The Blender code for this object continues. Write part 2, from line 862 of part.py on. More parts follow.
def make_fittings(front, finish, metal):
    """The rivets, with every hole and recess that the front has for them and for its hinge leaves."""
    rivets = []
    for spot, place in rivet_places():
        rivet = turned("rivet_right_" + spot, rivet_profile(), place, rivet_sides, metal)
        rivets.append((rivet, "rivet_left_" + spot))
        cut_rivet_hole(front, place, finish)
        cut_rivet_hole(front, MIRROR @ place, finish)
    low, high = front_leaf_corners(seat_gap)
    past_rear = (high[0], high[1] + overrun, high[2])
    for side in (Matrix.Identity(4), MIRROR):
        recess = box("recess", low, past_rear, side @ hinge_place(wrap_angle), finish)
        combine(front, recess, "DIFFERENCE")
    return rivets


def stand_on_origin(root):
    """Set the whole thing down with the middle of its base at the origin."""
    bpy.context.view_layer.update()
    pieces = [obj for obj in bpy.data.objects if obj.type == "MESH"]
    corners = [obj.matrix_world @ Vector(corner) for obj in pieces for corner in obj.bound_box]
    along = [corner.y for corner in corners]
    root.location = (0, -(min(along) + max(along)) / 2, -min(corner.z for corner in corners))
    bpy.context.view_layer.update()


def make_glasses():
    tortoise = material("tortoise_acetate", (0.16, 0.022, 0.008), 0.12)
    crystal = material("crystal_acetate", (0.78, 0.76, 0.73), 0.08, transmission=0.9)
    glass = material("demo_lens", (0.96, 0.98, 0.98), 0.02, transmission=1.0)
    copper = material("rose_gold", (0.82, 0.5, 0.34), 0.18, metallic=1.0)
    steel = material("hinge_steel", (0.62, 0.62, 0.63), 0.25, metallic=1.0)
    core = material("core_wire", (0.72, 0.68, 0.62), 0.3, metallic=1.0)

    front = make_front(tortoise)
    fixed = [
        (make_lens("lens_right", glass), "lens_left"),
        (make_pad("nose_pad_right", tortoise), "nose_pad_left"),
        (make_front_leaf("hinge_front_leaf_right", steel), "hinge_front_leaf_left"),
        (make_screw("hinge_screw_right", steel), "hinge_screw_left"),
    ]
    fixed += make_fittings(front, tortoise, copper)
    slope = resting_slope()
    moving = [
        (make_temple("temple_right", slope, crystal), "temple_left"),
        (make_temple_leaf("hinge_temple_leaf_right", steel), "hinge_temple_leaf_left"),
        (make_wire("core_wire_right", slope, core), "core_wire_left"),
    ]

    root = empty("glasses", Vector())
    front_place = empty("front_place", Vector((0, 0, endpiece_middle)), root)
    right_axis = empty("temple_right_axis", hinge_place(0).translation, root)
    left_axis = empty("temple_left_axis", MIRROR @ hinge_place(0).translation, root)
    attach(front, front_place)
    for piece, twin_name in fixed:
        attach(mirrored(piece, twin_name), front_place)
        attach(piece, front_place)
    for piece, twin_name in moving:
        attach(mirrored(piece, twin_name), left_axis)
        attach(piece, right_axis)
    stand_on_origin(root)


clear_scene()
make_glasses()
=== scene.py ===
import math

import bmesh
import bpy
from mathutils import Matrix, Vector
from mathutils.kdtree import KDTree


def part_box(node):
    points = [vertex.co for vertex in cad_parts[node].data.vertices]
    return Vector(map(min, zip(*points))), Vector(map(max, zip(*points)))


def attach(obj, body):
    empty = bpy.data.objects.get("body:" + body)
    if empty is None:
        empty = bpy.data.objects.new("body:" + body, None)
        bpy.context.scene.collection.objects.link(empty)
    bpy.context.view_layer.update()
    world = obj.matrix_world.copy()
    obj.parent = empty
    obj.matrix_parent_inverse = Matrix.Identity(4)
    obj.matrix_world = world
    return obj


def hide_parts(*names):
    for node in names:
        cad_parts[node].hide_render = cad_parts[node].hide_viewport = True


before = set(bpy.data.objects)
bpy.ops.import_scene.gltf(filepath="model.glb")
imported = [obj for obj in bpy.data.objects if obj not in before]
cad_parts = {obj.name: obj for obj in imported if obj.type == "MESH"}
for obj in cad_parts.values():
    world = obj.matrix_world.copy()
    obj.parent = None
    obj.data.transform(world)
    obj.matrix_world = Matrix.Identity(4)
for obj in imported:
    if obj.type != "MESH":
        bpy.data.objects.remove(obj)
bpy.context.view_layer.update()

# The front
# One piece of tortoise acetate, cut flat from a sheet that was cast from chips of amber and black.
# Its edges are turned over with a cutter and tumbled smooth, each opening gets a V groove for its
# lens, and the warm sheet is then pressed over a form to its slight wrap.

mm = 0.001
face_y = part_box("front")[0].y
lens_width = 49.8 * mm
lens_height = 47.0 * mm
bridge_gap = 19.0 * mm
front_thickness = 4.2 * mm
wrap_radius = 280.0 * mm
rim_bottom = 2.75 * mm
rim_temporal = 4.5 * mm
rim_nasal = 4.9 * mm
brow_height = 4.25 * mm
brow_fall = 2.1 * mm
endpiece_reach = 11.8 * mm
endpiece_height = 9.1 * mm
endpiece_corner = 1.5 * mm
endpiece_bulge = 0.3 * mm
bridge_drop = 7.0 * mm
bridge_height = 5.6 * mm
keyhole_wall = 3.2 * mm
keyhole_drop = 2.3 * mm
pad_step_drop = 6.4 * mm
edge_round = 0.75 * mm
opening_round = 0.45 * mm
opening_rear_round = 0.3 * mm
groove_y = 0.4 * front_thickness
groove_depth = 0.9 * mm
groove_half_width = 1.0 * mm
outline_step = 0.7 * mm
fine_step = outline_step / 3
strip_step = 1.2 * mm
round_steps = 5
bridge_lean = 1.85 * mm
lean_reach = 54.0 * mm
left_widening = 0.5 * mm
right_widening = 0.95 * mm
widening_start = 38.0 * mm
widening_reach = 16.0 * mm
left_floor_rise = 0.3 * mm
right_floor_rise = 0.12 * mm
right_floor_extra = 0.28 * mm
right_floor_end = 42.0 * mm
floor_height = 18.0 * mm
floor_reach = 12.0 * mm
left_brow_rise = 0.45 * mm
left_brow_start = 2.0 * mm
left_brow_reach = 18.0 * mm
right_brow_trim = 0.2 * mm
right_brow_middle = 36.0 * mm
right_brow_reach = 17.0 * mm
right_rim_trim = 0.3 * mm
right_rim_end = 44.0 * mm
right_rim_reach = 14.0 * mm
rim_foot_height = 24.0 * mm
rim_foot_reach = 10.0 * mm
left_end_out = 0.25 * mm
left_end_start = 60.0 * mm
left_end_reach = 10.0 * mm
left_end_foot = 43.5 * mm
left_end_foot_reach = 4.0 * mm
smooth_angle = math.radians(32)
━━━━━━
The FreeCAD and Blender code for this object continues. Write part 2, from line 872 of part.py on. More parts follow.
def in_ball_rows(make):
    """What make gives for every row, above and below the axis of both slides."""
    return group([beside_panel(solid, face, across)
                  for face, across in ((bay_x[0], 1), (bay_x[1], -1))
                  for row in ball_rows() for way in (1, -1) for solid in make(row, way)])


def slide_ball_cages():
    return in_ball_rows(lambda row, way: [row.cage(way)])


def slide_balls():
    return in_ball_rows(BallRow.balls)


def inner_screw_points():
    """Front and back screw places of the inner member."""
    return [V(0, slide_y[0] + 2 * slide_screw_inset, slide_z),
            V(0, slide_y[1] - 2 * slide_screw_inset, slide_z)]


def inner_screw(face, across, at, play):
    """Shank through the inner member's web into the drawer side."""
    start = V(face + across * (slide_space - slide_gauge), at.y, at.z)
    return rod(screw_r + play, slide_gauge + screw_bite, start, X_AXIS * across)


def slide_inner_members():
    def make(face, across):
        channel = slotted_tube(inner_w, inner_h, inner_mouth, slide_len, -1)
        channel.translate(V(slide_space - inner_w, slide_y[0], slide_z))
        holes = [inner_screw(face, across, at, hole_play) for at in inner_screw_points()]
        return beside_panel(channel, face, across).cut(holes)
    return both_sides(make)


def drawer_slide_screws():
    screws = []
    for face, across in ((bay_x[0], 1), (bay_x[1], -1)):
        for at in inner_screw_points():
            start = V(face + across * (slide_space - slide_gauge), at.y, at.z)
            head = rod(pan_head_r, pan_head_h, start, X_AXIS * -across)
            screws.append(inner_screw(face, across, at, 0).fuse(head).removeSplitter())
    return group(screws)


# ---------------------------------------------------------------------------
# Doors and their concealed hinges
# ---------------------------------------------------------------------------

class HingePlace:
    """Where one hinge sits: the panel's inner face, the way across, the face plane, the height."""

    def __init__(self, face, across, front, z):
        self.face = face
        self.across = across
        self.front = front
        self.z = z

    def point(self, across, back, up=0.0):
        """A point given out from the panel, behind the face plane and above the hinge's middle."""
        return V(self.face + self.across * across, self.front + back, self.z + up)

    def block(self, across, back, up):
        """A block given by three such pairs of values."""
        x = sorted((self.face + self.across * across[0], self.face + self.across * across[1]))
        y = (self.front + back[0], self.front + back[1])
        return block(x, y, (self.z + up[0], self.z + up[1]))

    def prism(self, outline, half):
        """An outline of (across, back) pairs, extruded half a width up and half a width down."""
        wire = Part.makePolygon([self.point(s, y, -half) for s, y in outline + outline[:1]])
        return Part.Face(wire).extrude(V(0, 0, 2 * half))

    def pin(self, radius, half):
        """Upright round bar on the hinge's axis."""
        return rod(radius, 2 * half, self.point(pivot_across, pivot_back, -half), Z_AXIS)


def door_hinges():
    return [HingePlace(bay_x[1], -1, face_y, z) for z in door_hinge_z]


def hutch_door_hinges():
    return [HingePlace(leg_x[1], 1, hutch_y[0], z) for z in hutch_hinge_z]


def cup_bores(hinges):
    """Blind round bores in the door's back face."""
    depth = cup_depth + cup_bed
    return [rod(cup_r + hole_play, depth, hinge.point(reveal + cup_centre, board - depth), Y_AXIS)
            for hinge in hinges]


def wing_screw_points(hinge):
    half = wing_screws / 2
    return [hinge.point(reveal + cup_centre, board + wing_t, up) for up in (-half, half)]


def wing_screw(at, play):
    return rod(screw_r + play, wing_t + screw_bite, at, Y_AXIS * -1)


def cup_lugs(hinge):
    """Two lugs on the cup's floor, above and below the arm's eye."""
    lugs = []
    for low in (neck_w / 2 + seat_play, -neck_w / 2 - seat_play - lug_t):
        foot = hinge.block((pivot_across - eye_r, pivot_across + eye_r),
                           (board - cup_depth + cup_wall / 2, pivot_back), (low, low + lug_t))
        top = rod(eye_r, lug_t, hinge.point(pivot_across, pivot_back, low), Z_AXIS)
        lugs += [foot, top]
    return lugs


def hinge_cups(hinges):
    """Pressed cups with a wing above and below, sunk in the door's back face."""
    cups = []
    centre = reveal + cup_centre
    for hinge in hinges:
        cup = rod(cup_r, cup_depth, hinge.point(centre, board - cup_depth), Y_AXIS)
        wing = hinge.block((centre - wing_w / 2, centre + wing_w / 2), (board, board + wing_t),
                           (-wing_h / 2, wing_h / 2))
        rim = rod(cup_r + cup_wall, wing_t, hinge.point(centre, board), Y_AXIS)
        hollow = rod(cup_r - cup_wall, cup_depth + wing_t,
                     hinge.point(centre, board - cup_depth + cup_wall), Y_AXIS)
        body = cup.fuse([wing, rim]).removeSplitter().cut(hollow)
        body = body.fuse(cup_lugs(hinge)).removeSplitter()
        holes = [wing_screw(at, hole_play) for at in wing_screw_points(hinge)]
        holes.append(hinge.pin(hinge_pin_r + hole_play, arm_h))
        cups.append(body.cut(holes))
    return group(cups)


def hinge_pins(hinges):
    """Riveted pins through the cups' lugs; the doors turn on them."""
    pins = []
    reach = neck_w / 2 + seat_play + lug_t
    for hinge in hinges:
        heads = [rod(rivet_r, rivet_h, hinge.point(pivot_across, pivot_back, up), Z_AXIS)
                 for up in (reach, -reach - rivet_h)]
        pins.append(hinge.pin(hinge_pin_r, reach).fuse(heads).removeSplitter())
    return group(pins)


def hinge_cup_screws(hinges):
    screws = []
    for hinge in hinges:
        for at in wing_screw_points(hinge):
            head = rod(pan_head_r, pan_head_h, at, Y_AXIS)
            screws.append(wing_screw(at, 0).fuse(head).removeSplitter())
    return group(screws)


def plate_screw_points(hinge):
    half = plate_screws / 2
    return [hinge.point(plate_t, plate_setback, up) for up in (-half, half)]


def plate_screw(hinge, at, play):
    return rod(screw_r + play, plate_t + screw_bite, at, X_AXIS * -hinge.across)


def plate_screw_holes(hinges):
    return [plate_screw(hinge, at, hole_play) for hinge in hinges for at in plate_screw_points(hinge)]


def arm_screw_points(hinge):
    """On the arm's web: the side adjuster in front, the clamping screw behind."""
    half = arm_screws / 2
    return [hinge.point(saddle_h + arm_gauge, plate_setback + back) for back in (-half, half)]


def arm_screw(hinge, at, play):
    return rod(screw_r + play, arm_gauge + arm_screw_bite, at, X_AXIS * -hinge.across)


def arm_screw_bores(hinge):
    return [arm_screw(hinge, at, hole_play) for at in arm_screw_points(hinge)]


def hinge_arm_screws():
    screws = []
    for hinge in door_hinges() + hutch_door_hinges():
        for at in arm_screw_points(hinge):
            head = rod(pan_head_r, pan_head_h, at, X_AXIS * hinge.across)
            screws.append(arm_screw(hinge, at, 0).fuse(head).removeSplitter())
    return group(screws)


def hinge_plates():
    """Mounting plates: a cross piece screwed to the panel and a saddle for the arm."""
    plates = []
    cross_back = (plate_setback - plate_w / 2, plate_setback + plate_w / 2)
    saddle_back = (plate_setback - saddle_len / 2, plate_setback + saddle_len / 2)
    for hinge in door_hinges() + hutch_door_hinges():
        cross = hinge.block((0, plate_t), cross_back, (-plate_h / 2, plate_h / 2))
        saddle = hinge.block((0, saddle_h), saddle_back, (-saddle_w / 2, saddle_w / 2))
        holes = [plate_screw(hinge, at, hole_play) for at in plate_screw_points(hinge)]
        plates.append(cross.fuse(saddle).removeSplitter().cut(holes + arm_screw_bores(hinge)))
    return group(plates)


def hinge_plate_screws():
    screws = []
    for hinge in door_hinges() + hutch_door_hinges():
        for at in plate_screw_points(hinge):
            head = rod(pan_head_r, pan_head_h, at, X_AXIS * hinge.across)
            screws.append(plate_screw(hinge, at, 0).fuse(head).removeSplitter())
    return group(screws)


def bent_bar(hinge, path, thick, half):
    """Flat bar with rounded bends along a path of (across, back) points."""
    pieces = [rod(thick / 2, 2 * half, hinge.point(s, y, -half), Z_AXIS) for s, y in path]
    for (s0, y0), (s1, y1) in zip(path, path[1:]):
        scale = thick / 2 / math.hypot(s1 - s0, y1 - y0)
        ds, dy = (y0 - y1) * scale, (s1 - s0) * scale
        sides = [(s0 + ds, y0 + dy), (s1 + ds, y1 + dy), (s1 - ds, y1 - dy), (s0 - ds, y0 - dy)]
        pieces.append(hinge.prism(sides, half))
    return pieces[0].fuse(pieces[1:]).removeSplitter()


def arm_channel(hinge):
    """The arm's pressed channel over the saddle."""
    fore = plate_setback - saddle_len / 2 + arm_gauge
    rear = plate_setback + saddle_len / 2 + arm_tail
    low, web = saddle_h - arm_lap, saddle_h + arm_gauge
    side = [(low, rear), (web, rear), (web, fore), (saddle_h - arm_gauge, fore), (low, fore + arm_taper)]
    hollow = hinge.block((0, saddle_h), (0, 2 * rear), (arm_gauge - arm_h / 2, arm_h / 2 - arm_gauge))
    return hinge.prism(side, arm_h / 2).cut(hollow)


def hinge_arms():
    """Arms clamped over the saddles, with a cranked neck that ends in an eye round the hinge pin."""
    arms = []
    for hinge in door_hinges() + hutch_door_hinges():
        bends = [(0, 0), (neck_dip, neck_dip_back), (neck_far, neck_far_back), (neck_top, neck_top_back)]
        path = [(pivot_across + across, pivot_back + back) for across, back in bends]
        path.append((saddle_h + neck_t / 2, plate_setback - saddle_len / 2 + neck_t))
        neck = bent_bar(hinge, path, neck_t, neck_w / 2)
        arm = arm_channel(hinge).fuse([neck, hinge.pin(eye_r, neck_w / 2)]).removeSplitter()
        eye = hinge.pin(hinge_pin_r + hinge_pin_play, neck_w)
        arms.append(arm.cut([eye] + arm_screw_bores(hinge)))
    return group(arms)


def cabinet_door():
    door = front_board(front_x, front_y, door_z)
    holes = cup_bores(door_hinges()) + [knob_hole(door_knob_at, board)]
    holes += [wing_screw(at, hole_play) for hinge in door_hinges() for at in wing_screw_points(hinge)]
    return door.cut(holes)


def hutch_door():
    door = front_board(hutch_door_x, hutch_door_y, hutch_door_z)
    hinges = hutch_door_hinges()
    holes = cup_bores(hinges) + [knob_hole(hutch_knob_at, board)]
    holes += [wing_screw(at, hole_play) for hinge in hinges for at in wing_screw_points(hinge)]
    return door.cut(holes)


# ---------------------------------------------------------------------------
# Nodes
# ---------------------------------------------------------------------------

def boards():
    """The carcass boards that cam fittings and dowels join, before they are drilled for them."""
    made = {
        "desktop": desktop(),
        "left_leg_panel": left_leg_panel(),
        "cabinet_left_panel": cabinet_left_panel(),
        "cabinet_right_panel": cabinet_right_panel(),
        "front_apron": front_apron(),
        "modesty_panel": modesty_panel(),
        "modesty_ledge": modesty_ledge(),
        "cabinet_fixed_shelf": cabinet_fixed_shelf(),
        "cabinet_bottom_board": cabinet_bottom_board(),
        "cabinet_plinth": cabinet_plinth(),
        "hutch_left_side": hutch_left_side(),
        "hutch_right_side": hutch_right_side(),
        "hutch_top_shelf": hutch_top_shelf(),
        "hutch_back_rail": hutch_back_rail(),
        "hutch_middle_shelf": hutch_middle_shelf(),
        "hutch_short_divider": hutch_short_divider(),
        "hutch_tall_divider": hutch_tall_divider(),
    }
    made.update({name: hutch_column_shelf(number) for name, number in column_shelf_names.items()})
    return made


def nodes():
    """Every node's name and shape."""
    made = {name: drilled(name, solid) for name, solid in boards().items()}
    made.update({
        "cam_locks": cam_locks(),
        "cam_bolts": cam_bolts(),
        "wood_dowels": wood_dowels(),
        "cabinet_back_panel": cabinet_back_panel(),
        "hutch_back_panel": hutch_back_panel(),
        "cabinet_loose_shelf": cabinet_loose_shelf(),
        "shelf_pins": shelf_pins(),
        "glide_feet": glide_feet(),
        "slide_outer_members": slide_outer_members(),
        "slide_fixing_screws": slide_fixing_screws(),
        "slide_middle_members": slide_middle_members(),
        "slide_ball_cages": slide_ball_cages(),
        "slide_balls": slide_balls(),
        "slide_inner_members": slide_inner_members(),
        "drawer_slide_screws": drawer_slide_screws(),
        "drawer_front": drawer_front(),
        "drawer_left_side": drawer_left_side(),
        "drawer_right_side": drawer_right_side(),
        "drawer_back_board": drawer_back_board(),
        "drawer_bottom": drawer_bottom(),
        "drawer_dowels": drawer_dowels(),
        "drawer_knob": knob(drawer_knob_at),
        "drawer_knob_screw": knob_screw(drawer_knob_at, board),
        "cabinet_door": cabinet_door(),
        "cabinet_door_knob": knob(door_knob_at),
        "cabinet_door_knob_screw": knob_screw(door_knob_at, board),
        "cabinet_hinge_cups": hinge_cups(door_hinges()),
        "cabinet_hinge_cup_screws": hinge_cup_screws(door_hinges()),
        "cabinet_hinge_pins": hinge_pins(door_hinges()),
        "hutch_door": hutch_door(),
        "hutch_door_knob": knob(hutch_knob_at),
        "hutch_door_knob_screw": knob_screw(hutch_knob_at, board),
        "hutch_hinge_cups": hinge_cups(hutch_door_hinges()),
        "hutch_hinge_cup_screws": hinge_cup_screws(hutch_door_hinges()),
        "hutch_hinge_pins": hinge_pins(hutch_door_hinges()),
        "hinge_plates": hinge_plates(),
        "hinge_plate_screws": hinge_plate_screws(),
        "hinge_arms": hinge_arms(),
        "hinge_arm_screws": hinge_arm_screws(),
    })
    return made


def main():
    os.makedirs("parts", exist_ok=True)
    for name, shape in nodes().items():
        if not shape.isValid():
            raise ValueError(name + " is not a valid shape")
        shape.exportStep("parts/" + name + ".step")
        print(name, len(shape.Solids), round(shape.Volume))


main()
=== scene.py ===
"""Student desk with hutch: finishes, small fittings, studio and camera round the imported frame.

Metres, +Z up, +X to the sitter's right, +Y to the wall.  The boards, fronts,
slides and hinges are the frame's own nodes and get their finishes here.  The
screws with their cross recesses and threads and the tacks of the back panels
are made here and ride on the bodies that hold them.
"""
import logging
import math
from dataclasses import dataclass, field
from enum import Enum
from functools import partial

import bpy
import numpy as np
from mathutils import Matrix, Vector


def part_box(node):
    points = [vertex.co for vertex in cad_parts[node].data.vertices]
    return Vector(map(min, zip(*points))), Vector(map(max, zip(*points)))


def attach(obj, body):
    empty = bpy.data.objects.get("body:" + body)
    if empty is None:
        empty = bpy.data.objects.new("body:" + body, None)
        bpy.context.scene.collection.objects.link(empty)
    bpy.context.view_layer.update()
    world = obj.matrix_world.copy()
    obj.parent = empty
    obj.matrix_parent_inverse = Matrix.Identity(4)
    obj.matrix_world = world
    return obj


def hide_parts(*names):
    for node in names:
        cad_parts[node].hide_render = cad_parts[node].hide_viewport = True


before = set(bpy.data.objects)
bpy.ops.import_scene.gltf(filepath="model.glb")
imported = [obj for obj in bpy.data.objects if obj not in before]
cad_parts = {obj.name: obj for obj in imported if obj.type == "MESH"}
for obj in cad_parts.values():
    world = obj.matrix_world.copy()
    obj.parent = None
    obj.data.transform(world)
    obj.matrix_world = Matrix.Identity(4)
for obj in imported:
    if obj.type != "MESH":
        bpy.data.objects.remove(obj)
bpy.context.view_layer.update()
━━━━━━
• PROBLEM REQUIREMENTS: From the records above, copy out the line with "for name, shape", the line with "the imported frame.", and every line between them, word for word.

• COMPLETED EXERCISE:
    for name, shape in nodes().items():
        if not shape.isValid():
            raise ValueError(name + " is not a valid shape")
        shape.exportStep("parts/" + name + ".step")
        print(name, len(shape.Solids), round(shape.Volume))


main()
=== scene.py ===
"""Student desk with hutch: finishes, small fittings, studio and camera round the imported frame.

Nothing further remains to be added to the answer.